At Le Petit, we are in the best of hands, from headliners to walk-ons. Karen Hebert is a gracefully provocative Reno Sweeney, attractive by way of easy confidence. Jimmy Murphy, as Billy Crocker, is that rarest of creatures -- especially in musical land: a leading man who seems to deserve the woman he's courting. Michelle Marcotte, as the debutante Hope Harcourt, is that almost-as-rare species: the nice girl who doesn't make one wonder what's wrong with the leading man for wanting her instead of the hot number. Between them, this trio wows us with such gems as: "I Get a Kick Out of You," "You're the Top," "Easy to Love," "It's Delovely," "Anything Goes" and "Blow, Gabriel, Blow."

Kris Shaw does a reprise of his Big Easy-winning role as Lord Evelyn Oakleigh, that dastardly corrupter of Chinese youth who turned little Plum Blossom into little Plum Tart, and, once again he's a total joy.
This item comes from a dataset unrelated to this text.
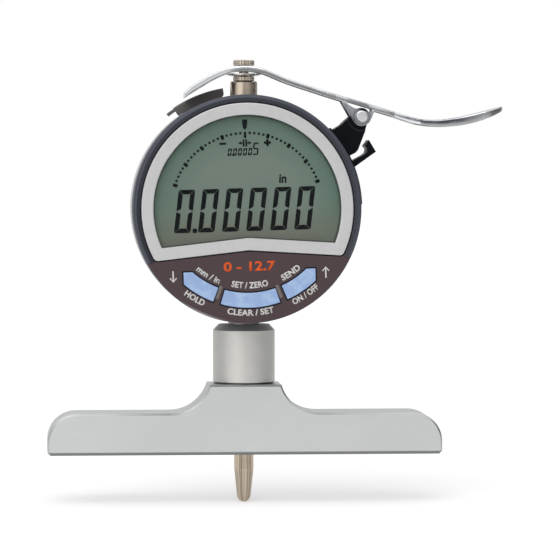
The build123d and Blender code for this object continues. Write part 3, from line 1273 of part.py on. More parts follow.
PIECES = {
    "base": base,
    "clamp_collar": clamp_collar,
    "collar_screw": collar_screw,
    "stem": stem,
    "lower_bush": lower_bush,
    "upper_bush": upper_bush,
    "upper_sleeve": upper_sleeve,
    "case_body": case_body,
    "case_back": case_back,
    "case_screws": case_screws,
    "battery_lid": battery_lid,
    "lid_screws": lid_screws,
    "battery": battery,
    "battery_contact_front": battery_contact_front,
    "battery_contact_rear": battery_contact_rear,
    "data_connector": data_connector,
    "data_port_cover": data_port_cover,
    "spindle": spindle,
    "contact_point": contact_point,
    "spindle_cap": spindle_cap,
    "dished_washer": dished_washer,
    "lifting_knob": lifting_knob,
    "scale_carrier": scale_carrier,
    "carrier_screw": carrier_screw,
    "guide_pin": guide_pin,
    "guide_rail": guide_rail,
    "rail_screws": rail_screws,
    "main_scale": main_scale,
    "detector": detector,
    "main_board": main_board,
    "board_screws": board_screws,
    "spring_post": spring_post,
    "return_spring": return_spring,
    "lifting_lever": lifting_lever,
    "lever_pin": lever_pin,
    "lever_bracket": lever_bracket,
    "bracket_screws": bracket_screws,
    "bezel": bezel,
    "display_frame": display_frame,
    "display_lens": display_lens,
    "lcd_panel": lcd_panel,
    "lcd_holder": lcd_holder,
    "zebra_strip_upper": lambda: zebra_strip(ZEBRA_UPPER_HALF, ZEBRA_UPPER_FOOT),
    "zebra_strip_lower": lambda: zebra_strip(ZEBRA_LOWER_HALF, ZEBRA_LOWER_FOOT),
    "display_board": display_board,
    "key_mat": key_mat,
    "key_left": lambda: key(-1),
    "key_centre": lambda: key(0),
    "key_right": lambda: key(1),
    "face_back": face_back,
    "face_screws": face_screws,
    "retaining_ring": retaining_ring,
}


def as_shape(made):
    """One shape to write: a single piece, or a group of separate like pieces."""
    if isinstance(made, list):
        return Compound(children=[solid for piece in made for solid in piece.solids()])
    solids = made.solids()
    return solids[0] if len(solids) == 1 else Compound(children=list(solids))


os.makedirs("parts", exist_ok=True)
for name, make in PIECES.items():
    export_step(as_shape(make()), f"parts/{name}.step")
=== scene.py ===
"""A round digital gauge head on a flat bridge base, dressed and lit for a studio picture."""

from __future__ import annotations

import json
import logging
import math
from dataclasses import dataclass, field
from enum import Enum
from typing import Callable, Iterable

import bpy
from mathutils import Matrix, Vector

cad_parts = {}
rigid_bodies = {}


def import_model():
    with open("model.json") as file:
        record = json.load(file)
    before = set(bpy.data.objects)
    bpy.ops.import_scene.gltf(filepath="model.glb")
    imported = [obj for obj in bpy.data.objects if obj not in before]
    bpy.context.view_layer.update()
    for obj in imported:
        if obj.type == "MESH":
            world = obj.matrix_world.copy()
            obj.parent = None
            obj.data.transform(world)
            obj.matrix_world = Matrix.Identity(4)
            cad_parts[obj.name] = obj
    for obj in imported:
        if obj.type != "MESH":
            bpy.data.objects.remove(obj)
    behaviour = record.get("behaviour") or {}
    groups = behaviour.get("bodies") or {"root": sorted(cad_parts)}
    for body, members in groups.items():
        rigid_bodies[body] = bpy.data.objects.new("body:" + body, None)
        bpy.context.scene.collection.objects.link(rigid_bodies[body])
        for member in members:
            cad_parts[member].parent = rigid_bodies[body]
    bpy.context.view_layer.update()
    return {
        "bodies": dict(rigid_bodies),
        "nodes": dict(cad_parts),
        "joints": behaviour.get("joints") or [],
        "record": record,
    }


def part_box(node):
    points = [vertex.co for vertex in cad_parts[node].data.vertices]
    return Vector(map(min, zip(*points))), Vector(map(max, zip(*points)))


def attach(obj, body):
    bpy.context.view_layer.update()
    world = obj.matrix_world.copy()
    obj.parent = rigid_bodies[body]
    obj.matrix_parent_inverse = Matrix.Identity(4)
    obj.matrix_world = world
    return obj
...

Dane Rhodes' Moonface Martin, public enemy No. 13, delights with the eccentric gyroscope of his body English and impeccable comic timing. Other standouts are Bob Edes as Elisha Whitney, a Yale man four sheets to the wind; and Charlotte Schully, as Mrs. Evangeline Harcourt, a society dowager in need of a quick infusion of cash. Cher Westcott's Erma is a pert and tempting little dish. Bert Pigg, Tom Spitzfaden, John Son and David Son are among the many solid supporting players.

The large ensemble does some great hoofing (with choreography by Hebert), and there is close harmony crooning by a sailor's quartet of Brandt Blocker, Derek Franklin, Bryan Wagar and Mark Weinberg. Jay Haydel leads the maritime orchestra, live on the poop deck, and Linda Fried gets credit for the spiffy threads.

This is a classic cocktail of a show: a double shot of vintage Cole Porter at his five-star best mixed with 90-proof unadulterated silliness.